** start of Stored data **

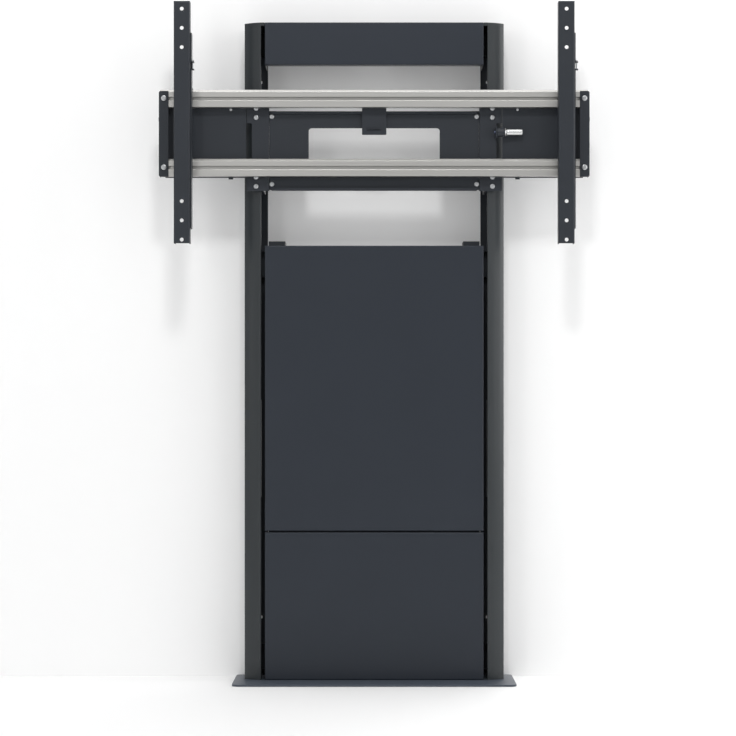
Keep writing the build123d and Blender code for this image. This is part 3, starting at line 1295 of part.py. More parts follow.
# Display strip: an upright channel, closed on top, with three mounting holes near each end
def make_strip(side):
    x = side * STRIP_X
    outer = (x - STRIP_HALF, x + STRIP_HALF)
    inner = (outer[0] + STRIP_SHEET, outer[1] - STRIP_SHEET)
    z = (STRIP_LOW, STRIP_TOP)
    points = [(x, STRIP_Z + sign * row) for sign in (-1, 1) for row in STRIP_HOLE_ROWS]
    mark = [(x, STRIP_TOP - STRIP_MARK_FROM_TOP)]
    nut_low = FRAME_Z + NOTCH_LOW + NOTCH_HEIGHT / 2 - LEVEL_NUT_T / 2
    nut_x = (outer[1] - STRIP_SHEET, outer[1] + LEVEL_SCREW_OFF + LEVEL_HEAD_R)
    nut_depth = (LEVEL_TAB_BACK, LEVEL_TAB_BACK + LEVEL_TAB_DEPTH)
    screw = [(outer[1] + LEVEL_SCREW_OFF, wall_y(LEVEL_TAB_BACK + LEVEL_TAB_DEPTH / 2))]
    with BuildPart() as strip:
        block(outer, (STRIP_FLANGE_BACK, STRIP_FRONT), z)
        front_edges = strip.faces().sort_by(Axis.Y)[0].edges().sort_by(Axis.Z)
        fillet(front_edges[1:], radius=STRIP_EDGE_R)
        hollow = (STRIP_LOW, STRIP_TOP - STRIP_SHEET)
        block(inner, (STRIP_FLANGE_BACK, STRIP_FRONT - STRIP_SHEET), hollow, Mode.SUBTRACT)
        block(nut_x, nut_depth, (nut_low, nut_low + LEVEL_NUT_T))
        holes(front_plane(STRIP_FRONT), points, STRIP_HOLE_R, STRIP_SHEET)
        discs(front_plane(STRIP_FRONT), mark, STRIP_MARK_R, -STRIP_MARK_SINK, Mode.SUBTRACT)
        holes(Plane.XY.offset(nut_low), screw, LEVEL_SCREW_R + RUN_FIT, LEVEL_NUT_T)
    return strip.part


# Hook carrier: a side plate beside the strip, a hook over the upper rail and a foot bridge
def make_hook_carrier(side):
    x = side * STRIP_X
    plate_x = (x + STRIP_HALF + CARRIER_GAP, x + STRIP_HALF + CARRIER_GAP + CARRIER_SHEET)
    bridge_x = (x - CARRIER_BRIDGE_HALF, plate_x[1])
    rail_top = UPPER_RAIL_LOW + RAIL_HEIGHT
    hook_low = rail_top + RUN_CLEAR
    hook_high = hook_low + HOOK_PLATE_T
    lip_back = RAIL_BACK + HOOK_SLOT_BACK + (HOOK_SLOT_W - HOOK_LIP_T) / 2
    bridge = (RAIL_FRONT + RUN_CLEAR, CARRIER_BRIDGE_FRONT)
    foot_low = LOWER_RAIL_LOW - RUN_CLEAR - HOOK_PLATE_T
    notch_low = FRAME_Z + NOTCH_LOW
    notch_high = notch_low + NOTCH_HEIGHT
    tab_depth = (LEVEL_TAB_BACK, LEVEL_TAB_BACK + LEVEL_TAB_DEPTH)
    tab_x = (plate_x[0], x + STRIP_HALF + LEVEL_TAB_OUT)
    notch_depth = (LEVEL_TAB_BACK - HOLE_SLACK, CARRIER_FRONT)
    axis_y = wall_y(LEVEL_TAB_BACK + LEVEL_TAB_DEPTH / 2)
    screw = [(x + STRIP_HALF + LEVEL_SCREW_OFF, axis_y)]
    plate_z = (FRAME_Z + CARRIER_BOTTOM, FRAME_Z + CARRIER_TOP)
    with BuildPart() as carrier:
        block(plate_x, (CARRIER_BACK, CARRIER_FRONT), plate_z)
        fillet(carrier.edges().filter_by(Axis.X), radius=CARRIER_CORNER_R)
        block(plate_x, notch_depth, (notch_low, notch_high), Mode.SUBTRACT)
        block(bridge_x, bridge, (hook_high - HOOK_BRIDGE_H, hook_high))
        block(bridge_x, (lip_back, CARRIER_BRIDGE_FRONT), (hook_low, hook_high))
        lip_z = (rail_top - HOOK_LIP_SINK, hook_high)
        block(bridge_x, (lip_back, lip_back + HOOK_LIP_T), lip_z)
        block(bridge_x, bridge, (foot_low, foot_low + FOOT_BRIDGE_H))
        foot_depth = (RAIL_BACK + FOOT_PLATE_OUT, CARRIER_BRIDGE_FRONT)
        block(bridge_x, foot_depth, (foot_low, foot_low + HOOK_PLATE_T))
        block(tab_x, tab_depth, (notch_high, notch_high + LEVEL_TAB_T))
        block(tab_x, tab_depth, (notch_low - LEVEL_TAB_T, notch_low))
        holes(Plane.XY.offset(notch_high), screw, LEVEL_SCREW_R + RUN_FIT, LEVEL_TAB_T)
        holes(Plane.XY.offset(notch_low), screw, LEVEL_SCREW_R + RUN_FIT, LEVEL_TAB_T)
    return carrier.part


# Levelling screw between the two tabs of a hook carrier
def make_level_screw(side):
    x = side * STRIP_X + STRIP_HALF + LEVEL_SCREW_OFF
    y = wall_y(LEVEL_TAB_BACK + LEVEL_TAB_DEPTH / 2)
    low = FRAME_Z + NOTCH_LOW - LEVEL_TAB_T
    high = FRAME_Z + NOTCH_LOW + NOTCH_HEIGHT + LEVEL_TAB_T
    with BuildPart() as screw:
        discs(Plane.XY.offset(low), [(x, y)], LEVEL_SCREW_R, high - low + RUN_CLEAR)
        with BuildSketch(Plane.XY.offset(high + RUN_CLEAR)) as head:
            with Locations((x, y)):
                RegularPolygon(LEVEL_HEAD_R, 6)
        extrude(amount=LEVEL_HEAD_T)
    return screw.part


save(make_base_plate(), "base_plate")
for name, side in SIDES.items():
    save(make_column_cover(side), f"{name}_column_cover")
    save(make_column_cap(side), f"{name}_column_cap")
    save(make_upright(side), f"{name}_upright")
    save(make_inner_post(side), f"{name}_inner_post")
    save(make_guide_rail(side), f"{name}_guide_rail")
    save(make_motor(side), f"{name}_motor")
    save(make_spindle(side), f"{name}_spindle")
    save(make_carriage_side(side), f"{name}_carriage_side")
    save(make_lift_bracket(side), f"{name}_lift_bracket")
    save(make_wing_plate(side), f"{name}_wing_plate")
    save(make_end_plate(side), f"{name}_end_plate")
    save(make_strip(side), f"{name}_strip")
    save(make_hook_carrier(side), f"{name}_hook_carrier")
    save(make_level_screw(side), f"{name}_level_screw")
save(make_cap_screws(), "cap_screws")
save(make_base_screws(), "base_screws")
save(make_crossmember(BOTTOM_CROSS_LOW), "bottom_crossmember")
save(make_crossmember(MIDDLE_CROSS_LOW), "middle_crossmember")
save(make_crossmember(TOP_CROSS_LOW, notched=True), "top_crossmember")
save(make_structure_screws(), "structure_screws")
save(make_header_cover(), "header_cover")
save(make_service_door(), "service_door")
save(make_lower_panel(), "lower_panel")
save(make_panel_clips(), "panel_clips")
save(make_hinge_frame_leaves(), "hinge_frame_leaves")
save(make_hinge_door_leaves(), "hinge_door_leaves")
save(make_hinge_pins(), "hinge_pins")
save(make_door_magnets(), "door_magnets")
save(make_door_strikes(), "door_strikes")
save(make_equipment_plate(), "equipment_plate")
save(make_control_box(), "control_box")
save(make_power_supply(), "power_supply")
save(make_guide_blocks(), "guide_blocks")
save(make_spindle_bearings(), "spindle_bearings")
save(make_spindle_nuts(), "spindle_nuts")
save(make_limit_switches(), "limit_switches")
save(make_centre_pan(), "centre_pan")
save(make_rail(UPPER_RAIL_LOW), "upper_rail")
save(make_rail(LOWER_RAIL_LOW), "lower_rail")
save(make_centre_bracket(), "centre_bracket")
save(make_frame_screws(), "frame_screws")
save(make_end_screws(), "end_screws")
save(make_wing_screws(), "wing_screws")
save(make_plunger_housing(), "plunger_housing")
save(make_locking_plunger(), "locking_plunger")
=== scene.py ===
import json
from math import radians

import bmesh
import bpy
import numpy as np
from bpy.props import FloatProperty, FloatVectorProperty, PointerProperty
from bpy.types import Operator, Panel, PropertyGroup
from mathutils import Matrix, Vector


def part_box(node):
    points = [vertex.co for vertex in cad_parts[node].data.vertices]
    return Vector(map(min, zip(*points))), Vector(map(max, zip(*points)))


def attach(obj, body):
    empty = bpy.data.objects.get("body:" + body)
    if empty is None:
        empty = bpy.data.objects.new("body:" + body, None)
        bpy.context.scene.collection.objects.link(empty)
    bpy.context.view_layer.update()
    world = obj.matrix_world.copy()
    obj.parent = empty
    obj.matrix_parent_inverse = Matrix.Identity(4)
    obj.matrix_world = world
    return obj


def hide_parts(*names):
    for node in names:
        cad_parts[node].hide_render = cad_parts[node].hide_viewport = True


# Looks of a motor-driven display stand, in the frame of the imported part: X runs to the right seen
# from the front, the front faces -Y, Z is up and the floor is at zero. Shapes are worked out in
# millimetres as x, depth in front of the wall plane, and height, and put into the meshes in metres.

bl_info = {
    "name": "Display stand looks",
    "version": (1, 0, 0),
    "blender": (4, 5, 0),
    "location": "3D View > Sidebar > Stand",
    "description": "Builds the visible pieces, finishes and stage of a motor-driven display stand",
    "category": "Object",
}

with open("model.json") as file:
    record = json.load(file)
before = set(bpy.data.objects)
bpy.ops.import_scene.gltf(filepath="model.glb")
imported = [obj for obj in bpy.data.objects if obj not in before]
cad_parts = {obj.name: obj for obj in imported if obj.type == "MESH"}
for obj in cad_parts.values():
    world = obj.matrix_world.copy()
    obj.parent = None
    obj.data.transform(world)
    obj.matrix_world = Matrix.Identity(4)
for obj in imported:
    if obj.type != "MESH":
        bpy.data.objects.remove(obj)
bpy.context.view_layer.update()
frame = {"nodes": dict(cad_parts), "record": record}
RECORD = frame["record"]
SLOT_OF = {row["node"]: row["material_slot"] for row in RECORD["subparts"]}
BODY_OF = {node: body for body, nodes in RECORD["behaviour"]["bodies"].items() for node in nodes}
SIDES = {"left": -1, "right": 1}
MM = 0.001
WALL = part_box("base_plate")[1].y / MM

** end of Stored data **

» Brief
List every line above that contains the word "nodes".

» Written response
frame = {"nodes": dict(cad_parts), "record": record}
BODY_OF = {node: body for body, nodes in RECORD["behaviour"]["bodies"].items() for node in nodes}